## begin

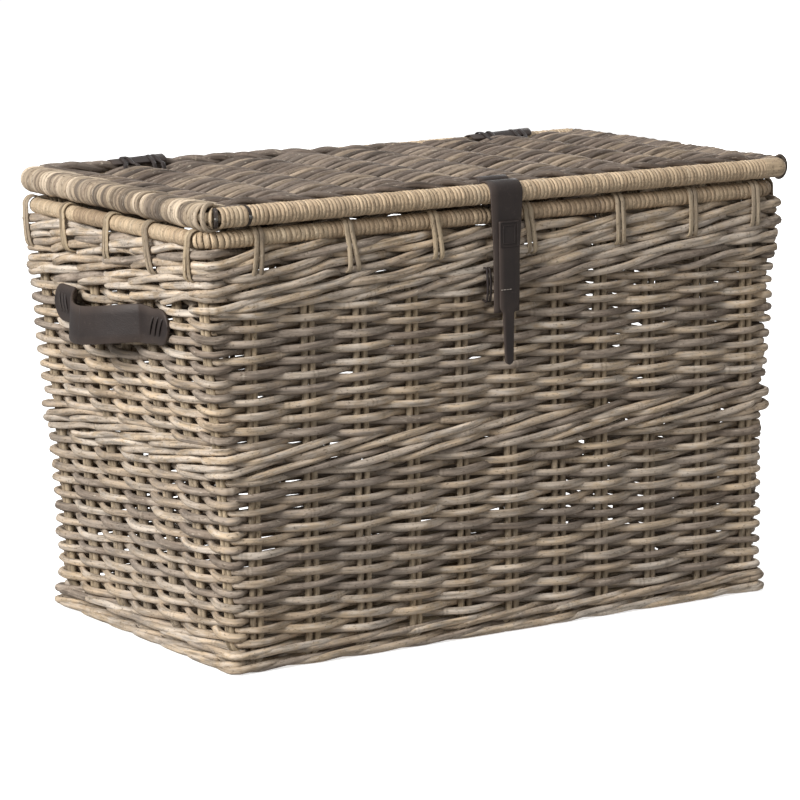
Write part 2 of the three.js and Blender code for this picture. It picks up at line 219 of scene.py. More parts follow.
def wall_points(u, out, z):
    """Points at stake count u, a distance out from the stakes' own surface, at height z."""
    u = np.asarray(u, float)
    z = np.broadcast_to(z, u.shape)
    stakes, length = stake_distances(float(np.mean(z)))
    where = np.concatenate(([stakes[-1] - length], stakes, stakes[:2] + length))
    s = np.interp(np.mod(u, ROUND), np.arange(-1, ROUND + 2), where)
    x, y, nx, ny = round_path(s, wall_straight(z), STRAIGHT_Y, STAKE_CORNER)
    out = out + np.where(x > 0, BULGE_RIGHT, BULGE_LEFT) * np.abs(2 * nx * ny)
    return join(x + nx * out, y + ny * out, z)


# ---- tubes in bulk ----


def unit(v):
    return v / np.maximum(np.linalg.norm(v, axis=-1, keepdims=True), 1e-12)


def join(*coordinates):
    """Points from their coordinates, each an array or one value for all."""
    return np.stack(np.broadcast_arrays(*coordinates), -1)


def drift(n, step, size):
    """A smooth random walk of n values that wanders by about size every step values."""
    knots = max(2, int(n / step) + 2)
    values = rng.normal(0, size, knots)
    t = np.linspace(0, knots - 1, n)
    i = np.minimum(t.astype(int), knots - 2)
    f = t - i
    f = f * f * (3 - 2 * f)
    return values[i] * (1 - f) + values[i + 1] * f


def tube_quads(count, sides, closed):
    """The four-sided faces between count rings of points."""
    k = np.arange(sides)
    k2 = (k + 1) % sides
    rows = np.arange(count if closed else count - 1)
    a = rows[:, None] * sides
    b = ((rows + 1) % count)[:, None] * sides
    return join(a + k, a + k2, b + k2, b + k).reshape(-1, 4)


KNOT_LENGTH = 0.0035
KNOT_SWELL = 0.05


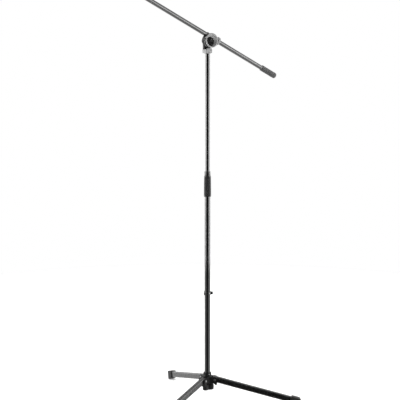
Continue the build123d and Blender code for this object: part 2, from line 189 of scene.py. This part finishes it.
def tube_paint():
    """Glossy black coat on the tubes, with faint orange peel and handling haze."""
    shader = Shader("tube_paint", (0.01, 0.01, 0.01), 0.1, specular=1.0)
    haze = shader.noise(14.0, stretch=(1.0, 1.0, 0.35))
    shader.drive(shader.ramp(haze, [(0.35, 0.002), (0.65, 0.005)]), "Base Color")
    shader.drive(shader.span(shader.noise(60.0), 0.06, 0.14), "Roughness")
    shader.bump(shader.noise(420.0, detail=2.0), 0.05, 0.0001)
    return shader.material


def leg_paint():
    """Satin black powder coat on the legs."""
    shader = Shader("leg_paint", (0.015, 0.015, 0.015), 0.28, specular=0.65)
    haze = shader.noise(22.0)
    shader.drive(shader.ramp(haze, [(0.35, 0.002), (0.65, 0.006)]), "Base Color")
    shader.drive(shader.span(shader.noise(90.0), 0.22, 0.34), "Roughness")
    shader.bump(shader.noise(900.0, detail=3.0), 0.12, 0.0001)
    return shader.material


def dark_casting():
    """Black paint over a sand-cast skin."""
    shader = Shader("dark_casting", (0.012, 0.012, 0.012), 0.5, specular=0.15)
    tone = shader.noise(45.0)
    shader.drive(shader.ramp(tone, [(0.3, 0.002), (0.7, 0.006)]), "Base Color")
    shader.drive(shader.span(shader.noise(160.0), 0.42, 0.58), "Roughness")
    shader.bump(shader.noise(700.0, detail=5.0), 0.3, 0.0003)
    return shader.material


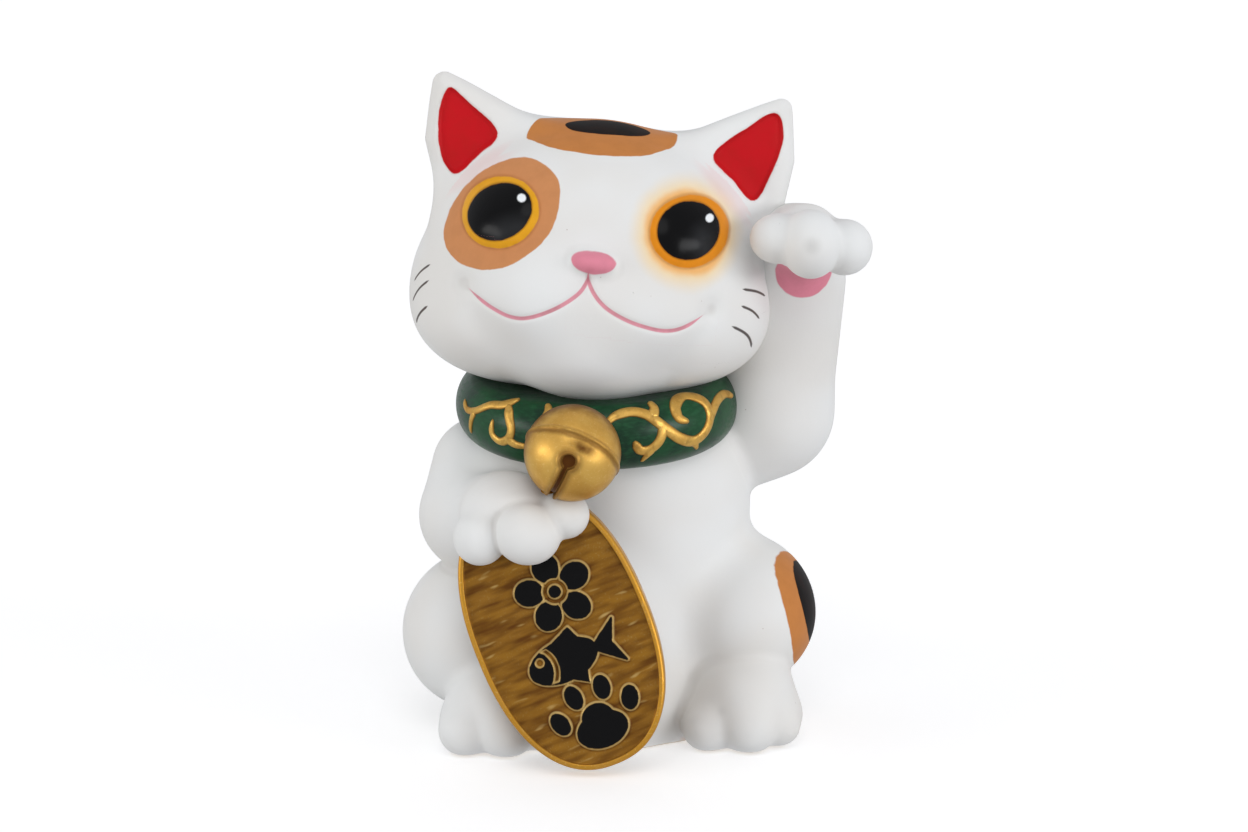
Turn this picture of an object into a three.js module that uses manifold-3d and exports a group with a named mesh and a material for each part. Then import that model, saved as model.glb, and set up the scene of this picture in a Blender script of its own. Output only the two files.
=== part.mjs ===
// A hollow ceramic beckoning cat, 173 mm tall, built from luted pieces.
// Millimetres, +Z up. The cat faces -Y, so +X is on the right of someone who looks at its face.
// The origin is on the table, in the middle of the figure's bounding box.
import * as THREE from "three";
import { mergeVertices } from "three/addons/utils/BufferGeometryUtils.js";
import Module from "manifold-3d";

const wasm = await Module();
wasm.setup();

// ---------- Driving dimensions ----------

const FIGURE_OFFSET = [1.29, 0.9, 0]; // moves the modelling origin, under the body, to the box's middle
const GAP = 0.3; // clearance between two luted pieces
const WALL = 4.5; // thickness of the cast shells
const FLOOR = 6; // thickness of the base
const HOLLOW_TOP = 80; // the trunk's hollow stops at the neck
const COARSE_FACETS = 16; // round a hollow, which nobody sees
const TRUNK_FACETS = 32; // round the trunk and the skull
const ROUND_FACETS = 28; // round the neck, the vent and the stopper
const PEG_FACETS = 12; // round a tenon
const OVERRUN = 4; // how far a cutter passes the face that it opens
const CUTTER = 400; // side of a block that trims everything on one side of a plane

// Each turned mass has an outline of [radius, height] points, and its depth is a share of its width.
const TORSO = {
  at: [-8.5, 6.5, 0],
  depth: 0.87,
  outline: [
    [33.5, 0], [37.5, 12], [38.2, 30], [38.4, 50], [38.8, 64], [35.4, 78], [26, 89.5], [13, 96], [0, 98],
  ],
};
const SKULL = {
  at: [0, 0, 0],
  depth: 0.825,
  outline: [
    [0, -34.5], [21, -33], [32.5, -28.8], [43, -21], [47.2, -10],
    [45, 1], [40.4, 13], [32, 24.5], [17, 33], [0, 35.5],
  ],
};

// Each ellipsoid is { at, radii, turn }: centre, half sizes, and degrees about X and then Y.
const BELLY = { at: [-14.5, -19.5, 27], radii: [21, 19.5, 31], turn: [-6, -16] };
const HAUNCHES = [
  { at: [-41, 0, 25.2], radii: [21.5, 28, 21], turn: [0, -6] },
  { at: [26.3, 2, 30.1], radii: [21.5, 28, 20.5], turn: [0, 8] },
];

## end

■ What you need to do ■
From the records, copy every line that has the string "picture" in it.

■ Exercise solution ■
Write part 2 of the three.js and Blender code for this picture. It picks up at line 219 of scene.py. More parts follow.
Turn this picture of an object into a three.js module that uses manifold-3d and exports a group with a named mesh and a material for each part. Then import that model, saved as model.glb, and set up the scene of this picture in a Blender script of its own. Output only the two files.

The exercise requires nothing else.